**Task description:**
From the listing below, select every line where the word "meshes" appears.

**Records for the exercise:**
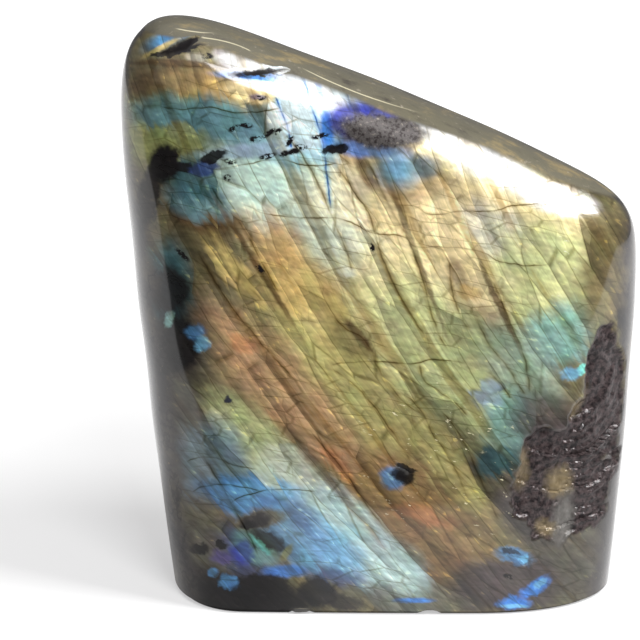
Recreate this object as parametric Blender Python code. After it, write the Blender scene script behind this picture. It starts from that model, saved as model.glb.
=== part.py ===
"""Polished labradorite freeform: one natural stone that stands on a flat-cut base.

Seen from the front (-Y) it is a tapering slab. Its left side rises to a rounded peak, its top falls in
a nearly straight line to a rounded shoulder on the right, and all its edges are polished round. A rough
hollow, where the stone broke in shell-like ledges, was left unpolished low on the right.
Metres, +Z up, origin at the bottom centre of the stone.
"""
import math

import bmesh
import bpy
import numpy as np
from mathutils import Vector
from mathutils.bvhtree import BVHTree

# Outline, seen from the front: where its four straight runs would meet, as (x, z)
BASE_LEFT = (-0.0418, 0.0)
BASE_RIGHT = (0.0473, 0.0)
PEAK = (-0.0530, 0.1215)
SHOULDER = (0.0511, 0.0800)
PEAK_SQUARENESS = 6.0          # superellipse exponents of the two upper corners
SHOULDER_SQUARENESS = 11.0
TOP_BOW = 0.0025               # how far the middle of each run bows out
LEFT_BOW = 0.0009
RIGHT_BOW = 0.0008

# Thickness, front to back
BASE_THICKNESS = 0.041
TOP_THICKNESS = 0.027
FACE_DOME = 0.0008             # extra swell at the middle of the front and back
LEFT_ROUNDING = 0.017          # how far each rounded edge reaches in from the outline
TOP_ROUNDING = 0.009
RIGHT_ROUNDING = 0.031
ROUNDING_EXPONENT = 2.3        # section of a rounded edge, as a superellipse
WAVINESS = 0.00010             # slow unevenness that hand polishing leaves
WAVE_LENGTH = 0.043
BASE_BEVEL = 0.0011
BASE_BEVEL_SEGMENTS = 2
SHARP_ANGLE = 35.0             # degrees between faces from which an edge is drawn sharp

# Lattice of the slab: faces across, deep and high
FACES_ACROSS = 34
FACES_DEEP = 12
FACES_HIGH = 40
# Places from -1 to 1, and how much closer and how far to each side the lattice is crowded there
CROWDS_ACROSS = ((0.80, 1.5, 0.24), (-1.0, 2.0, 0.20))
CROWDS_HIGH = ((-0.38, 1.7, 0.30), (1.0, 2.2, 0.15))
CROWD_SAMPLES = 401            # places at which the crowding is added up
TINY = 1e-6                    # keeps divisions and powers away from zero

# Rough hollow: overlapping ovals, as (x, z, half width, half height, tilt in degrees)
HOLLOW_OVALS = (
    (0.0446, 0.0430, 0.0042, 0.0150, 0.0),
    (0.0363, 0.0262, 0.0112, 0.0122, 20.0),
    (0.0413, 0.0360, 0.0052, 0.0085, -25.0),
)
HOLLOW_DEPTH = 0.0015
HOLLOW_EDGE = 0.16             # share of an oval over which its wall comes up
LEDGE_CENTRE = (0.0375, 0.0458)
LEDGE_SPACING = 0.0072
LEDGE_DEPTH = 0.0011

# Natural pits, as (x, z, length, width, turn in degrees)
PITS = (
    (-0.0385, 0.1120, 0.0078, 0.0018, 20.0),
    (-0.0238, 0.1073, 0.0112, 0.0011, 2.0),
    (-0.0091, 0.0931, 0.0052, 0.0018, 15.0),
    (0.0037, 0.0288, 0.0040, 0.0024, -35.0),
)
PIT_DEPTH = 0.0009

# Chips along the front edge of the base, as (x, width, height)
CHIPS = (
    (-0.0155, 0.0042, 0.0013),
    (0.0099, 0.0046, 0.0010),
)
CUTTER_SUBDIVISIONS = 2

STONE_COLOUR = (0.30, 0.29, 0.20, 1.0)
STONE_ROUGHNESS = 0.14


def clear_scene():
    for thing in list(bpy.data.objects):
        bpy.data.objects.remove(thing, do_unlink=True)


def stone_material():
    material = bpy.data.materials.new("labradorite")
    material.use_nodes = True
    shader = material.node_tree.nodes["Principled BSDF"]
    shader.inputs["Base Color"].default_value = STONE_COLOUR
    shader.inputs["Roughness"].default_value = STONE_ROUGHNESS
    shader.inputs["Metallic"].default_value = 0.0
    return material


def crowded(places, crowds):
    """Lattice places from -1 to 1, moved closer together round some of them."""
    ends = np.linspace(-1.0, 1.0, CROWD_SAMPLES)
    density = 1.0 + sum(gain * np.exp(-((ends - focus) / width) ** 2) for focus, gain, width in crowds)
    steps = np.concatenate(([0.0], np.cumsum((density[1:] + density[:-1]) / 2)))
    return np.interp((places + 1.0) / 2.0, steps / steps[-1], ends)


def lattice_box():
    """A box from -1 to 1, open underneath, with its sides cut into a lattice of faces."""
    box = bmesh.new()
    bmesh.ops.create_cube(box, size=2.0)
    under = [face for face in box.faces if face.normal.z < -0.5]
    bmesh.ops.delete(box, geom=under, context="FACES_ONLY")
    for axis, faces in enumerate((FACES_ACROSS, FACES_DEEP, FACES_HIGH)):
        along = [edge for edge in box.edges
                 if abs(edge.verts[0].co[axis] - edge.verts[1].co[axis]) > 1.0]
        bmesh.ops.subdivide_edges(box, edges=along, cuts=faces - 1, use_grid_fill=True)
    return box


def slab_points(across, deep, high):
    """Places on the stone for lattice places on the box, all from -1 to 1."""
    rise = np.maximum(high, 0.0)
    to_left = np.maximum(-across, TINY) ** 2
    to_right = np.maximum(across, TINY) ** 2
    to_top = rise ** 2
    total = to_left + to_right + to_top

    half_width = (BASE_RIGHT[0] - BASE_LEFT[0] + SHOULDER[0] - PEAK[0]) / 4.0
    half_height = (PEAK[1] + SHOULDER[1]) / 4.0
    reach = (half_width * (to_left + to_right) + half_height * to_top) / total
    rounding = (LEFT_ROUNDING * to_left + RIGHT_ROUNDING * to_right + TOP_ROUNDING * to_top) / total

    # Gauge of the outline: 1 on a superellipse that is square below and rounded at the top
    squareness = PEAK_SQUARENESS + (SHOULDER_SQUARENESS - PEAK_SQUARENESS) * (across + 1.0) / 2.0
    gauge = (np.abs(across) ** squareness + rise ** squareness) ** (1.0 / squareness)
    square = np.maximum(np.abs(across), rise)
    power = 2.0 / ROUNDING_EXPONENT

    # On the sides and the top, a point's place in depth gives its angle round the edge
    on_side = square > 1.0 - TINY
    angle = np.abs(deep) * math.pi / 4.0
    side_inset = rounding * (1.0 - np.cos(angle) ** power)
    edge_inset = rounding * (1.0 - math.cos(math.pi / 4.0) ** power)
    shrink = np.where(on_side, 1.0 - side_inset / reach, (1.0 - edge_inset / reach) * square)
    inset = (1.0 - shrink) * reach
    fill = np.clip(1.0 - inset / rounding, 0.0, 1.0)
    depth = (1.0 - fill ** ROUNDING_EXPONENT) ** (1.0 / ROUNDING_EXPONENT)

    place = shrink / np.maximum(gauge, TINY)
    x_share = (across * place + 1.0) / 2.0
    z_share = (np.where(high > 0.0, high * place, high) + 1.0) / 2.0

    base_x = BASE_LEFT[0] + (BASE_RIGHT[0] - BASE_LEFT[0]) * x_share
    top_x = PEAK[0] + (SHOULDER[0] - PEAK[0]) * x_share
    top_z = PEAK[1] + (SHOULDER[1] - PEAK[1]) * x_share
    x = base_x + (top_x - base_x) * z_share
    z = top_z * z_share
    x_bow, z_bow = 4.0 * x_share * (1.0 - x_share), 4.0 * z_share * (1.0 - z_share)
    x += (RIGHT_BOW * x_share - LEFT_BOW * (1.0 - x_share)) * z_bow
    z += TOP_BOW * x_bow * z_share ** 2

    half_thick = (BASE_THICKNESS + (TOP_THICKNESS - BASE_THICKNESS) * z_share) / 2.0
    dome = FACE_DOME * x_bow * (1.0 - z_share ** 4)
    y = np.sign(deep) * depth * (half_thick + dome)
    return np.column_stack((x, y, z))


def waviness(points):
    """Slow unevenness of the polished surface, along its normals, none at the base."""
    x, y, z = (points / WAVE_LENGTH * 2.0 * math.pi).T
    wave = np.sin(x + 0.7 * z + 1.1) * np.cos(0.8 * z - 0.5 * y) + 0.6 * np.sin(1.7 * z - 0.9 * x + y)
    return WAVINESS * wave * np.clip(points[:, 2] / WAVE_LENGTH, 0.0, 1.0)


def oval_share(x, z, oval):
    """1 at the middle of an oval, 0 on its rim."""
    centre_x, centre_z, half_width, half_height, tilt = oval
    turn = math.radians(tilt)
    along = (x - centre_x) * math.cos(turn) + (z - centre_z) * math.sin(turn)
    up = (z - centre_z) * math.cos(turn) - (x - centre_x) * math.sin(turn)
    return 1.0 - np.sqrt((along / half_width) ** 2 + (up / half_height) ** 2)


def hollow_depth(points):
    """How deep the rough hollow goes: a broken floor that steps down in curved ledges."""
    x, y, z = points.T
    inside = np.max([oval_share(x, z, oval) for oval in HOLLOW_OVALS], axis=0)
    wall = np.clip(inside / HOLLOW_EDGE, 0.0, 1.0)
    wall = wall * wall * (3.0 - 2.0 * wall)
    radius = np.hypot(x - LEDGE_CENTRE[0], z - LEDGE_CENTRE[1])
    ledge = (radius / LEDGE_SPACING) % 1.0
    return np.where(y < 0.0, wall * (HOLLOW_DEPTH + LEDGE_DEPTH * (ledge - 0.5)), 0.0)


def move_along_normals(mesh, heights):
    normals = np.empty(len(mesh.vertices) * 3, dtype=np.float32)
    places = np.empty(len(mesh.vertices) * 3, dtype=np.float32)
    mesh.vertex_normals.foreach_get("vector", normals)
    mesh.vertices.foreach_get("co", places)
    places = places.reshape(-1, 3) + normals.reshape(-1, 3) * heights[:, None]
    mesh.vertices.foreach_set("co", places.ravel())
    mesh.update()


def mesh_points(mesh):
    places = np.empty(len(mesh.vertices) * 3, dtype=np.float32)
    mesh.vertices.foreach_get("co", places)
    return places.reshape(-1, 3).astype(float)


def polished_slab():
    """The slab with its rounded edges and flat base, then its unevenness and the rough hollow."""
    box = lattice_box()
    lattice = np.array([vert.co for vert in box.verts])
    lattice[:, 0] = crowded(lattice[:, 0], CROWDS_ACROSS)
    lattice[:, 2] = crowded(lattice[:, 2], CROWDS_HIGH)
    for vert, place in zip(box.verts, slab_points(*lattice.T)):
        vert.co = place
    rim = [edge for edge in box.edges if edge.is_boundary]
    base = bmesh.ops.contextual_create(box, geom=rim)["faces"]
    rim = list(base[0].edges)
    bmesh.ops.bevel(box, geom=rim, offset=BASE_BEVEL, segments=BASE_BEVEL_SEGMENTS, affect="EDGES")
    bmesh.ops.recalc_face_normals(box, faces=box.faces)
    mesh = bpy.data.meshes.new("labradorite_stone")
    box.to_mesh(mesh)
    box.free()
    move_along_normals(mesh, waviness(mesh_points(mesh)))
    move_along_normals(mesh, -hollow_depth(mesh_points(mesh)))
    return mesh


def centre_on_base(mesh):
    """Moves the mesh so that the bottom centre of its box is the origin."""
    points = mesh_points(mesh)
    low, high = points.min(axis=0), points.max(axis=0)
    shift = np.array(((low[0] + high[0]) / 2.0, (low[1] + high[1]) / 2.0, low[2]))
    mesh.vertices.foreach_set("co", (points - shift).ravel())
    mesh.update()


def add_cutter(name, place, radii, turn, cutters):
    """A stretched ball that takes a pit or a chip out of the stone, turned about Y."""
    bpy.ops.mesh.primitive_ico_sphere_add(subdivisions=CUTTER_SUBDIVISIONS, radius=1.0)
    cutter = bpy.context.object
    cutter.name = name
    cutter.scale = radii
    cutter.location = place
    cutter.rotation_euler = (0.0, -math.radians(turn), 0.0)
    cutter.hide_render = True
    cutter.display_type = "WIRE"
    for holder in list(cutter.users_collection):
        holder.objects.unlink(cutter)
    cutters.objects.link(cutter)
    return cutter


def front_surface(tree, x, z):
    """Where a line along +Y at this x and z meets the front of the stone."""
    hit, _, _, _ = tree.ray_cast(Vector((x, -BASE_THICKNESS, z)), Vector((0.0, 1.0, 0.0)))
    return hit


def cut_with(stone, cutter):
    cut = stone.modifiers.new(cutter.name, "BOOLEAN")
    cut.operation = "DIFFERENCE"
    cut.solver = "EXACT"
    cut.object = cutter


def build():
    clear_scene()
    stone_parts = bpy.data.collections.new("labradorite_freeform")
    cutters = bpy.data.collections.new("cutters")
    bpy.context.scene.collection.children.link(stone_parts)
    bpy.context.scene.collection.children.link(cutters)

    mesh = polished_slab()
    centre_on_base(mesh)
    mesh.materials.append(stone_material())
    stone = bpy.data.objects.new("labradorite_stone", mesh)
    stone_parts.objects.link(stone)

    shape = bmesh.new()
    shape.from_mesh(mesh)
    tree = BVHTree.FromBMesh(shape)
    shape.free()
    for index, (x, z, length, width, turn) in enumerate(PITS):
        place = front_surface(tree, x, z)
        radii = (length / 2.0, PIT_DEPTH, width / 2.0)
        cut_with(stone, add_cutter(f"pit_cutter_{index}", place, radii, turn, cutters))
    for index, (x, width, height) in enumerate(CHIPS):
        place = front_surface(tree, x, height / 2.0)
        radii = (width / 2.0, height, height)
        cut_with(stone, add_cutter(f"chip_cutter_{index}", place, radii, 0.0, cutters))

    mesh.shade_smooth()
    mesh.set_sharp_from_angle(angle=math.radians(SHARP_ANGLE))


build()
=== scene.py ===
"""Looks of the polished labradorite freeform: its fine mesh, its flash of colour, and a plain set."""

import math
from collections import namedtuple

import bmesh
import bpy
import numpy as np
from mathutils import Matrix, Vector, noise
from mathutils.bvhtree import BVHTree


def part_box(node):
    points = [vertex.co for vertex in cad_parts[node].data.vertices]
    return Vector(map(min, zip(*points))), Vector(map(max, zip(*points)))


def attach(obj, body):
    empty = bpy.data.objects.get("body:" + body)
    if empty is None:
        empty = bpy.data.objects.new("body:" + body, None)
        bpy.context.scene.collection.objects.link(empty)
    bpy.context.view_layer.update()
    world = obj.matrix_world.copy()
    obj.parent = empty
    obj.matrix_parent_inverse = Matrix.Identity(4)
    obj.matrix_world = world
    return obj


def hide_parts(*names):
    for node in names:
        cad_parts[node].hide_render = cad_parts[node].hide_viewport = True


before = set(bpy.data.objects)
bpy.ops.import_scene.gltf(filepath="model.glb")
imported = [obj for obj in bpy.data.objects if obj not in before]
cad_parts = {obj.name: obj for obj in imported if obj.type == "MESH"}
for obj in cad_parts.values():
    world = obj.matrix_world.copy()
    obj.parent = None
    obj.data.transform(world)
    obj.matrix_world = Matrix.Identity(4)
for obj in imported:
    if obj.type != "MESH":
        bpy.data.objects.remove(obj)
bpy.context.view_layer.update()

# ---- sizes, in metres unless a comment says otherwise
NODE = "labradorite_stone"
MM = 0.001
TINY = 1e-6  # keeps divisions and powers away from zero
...
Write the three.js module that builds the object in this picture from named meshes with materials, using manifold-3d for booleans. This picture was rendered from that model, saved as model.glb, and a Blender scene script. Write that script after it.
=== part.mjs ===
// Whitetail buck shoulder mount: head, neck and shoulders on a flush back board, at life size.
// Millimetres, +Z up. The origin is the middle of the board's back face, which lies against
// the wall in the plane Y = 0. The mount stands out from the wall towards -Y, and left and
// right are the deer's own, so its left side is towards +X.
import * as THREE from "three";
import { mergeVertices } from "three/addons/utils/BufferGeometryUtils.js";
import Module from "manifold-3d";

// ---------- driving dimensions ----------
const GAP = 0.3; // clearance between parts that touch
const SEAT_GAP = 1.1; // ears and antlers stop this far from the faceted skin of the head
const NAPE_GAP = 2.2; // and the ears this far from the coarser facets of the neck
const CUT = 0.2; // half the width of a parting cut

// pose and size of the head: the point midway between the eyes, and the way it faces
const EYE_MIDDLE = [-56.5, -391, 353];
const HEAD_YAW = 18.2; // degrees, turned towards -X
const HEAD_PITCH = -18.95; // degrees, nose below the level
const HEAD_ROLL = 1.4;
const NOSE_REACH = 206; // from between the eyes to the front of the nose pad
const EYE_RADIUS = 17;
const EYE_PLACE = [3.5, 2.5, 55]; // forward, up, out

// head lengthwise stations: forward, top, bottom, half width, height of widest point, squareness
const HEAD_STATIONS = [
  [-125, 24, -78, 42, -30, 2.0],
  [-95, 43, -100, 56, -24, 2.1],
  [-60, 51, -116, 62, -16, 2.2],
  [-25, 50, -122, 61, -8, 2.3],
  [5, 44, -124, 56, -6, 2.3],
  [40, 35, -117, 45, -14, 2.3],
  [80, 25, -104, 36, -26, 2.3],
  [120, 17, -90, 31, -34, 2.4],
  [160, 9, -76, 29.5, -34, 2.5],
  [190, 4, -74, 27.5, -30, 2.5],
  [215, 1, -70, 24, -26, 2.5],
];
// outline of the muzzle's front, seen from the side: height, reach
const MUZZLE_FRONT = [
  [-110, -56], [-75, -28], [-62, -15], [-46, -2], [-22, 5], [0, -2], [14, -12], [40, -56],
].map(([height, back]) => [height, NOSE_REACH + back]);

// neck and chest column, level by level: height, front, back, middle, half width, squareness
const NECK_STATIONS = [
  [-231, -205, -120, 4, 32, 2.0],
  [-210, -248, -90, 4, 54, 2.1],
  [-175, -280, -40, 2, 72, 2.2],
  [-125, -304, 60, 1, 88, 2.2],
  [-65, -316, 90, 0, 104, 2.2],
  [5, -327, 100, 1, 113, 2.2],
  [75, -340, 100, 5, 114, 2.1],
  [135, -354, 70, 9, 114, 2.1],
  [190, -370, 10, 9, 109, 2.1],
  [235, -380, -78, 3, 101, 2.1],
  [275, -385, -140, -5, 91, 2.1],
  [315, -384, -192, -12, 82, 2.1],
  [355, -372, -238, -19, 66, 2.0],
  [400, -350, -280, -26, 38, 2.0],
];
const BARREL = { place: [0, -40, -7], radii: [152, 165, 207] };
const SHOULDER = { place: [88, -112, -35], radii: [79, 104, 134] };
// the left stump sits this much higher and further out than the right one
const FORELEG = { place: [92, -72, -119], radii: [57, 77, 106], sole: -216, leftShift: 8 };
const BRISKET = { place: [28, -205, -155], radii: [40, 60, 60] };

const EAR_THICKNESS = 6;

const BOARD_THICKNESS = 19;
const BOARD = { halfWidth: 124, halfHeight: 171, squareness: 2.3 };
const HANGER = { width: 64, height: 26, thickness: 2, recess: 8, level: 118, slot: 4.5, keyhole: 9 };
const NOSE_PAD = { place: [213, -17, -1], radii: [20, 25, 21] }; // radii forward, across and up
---
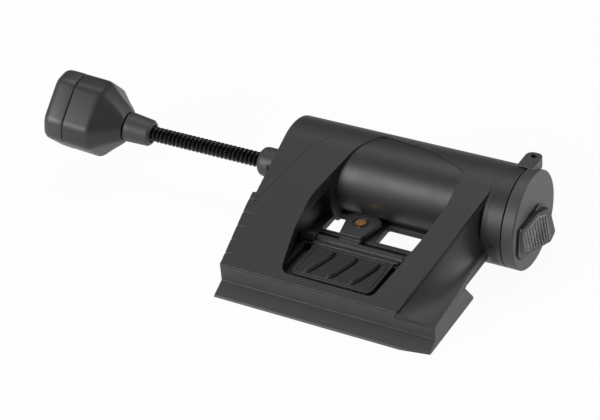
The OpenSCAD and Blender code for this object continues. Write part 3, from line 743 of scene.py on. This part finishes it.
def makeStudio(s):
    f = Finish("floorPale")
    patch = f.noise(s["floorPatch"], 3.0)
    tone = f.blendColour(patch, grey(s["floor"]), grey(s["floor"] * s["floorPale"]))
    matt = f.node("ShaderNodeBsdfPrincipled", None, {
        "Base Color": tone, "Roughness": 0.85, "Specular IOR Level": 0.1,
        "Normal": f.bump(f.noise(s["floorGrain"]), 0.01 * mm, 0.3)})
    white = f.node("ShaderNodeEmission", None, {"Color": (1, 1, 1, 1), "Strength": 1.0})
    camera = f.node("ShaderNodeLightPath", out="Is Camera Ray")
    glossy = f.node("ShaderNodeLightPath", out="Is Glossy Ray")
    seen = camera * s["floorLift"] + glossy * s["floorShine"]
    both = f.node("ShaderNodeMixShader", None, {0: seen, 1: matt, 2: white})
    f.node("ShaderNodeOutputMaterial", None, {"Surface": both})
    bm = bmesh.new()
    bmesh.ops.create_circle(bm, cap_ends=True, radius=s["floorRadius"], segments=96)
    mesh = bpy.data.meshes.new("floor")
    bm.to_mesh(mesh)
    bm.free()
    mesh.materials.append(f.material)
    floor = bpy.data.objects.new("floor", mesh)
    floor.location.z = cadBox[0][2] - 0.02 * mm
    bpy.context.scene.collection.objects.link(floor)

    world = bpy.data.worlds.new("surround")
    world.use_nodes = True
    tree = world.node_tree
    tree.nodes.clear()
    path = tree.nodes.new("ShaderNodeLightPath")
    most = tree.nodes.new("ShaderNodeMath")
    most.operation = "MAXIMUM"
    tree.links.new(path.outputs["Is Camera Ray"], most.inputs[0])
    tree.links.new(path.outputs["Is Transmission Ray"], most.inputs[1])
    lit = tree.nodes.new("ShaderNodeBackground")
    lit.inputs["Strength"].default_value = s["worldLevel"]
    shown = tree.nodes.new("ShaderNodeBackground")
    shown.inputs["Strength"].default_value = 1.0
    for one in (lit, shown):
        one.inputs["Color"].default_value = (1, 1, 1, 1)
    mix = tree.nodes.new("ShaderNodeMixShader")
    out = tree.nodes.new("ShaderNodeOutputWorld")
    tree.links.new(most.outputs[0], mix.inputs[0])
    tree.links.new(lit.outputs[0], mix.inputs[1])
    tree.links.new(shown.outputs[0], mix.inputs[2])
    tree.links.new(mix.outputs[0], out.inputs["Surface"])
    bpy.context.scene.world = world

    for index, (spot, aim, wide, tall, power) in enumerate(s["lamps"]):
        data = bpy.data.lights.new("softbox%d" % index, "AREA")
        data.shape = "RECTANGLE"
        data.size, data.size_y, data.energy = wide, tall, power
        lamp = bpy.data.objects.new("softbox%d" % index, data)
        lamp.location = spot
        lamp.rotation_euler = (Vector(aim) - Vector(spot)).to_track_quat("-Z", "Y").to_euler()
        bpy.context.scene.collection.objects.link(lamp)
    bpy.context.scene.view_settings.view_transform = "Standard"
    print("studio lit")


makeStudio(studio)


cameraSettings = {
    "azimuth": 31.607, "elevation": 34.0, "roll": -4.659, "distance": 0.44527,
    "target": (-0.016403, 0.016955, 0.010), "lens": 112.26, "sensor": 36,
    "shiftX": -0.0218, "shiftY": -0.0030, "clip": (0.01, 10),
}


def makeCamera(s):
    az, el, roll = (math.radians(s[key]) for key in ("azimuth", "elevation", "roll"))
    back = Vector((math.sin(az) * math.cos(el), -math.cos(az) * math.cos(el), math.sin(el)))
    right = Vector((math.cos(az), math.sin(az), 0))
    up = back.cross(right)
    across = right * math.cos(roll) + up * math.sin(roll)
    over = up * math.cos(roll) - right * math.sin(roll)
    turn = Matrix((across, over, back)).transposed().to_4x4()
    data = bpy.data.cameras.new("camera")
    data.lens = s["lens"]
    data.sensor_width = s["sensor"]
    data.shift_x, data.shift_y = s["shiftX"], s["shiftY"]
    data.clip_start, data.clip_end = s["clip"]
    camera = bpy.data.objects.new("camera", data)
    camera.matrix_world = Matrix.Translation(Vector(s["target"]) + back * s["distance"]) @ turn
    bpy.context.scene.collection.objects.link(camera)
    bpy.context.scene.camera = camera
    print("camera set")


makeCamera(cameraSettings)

**Response to the exercise:**
    mesh = bpy.data.meshes.new("labradorite_stone")
Write the three.js module that builds the object in this picture from named meshes with materials, using manifold-3d for booleans. This picture was rendered from that model, saved as model.glb, and a Blender scene script. Write that script after it.
    mesh = bpy.data.meshes.new("floor")